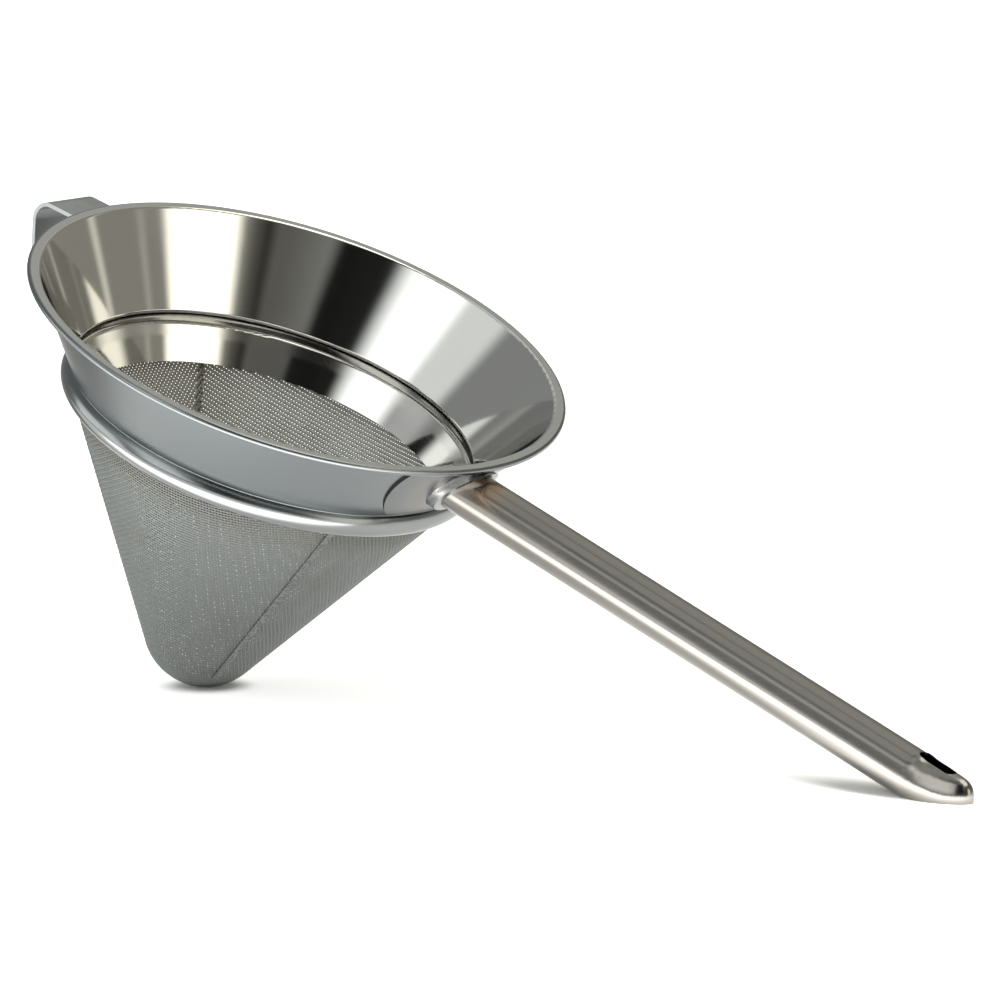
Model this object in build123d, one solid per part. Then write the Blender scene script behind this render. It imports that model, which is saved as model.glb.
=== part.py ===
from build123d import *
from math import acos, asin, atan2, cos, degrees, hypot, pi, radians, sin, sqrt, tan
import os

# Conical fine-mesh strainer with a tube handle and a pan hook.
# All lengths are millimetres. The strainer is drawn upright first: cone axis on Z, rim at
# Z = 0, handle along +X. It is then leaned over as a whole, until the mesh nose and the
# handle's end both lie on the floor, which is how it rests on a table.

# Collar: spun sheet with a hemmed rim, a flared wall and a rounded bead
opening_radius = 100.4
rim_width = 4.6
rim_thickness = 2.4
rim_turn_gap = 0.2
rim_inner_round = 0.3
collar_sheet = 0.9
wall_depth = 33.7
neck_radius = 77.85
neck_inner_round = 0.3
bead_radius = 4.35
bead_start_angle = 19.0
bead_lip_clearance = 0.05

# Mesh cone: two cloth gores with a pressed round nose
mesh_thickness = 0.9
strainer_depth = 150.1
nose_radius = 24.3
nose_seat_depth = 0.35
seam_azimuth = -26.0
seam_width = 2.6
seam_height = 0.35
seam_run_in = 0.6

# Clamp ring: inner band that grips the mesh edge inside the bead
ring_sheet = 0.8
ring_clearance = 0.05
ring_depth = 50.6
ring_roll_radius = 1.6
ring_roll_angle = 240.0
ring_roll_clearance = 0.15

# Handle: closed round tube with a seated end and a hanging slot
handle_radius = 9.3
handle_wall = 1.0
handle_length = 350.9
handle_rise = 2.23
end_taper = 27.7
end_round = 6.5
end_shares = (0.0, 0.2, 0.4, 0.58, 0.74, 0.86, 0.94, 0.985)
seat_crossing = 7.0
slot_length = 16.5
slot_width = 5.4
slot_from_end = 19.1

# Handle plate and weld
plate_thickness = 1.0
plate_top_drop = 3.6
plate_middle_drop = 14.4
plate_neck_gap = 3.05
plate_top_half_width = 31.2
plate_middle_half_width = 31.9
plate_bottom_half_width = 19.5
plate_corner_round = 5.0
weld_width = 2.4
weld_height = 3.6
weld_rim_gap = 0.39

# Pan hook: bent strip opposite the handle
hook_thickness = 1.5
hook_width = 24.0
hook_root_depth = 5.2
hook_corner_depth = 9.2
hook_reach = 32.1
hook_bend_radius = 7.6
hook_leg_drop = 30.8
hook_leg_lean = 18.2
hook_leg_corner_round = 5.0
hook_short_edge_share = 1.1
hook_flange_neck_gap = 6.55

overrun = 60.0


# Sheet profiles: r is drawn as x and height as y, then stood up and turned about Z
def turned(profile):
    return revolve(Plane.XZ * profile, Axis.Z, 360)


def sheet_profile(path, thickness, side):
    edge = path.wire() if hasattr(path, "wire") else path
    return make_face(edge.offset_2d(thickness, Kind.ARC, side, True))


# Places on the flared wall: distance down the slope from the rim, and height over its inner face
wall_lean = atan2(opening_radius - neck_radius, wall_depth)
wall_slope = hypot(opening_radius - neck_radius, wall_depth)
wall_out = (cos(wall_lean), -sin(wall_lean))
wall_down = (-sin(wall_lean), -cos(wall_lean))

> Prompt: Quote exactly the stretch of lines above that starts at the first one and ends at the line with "ring_roll_clearance = 0.15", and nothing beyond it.

> Response:
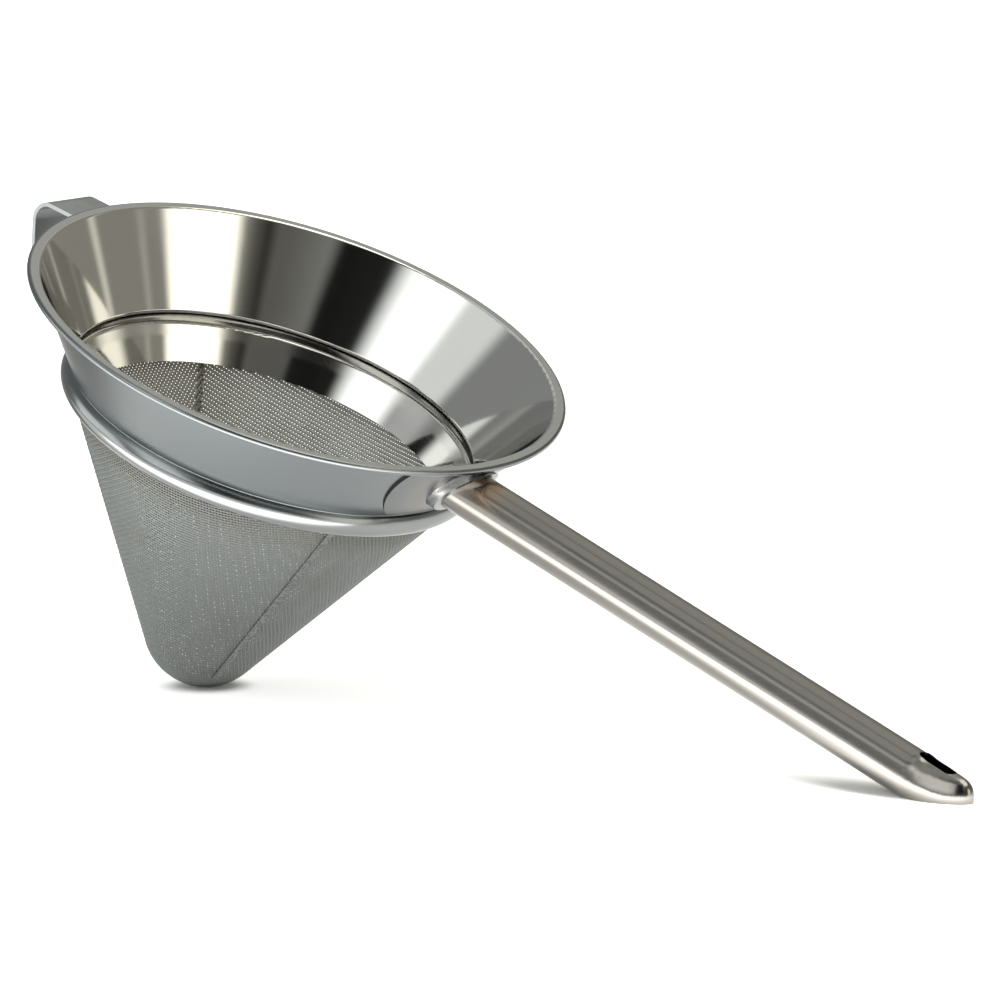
Model this object in build123d, one solid per part. Then write the Blender scene script behind this render. It imports that model, which is saved as model.glb.
=== part.py ===
from build123d import *
from math import acos, asin, atan2, cos, degrees, hypot, pi, radians, sin, sqrt, tan
import os

# Conical fine-mesh strainer with a tube handle and a pan hook.
# All lengths are millimetres. The strainer is drawn upright first: cone axis on Z, rim at
# Z = 0, handle along +X. It is then leaned over as a whole, until the mesh nose and the
# handle's end both lie on the floor, which is how it rests on a table.

# Collar: spun sheet with a hemmed rim, a flared wall and a rounded bead
opening_radius = 100.4
rim_width = 4.6
rim_thickness = 2.4
rim_turn_gap = 0.2
rim_inner_round = 0.3
collar_sheet = 0.9
wall_depth = 33.7
neck_radius = 77.85
neck_inner_round = 0.3
bead_radius = 4.35
bead_start_angle = 19.0
bead_lip_clearance = 0.05

# Mesh cone: two cloth gores with a pressed round nose
mesh_thickness = 0.9
strainer_depth = 150.1
nose_radius = 24.3
nose_seat_depth = 0.35
seam_azimuth = -26.0
seam_width = 2.6
seam_height = 0.35
seam_run_in = 0.6

# Clamp ring: inner band that grips the mesh edge inside the bead
ring_sheet = 0.8
ring_clearance = 0.05
ring_depth = 50.6
ring_roll_radius = 1.6
ring_roll_angle = 240.0
ring_roll_clearance = 0.15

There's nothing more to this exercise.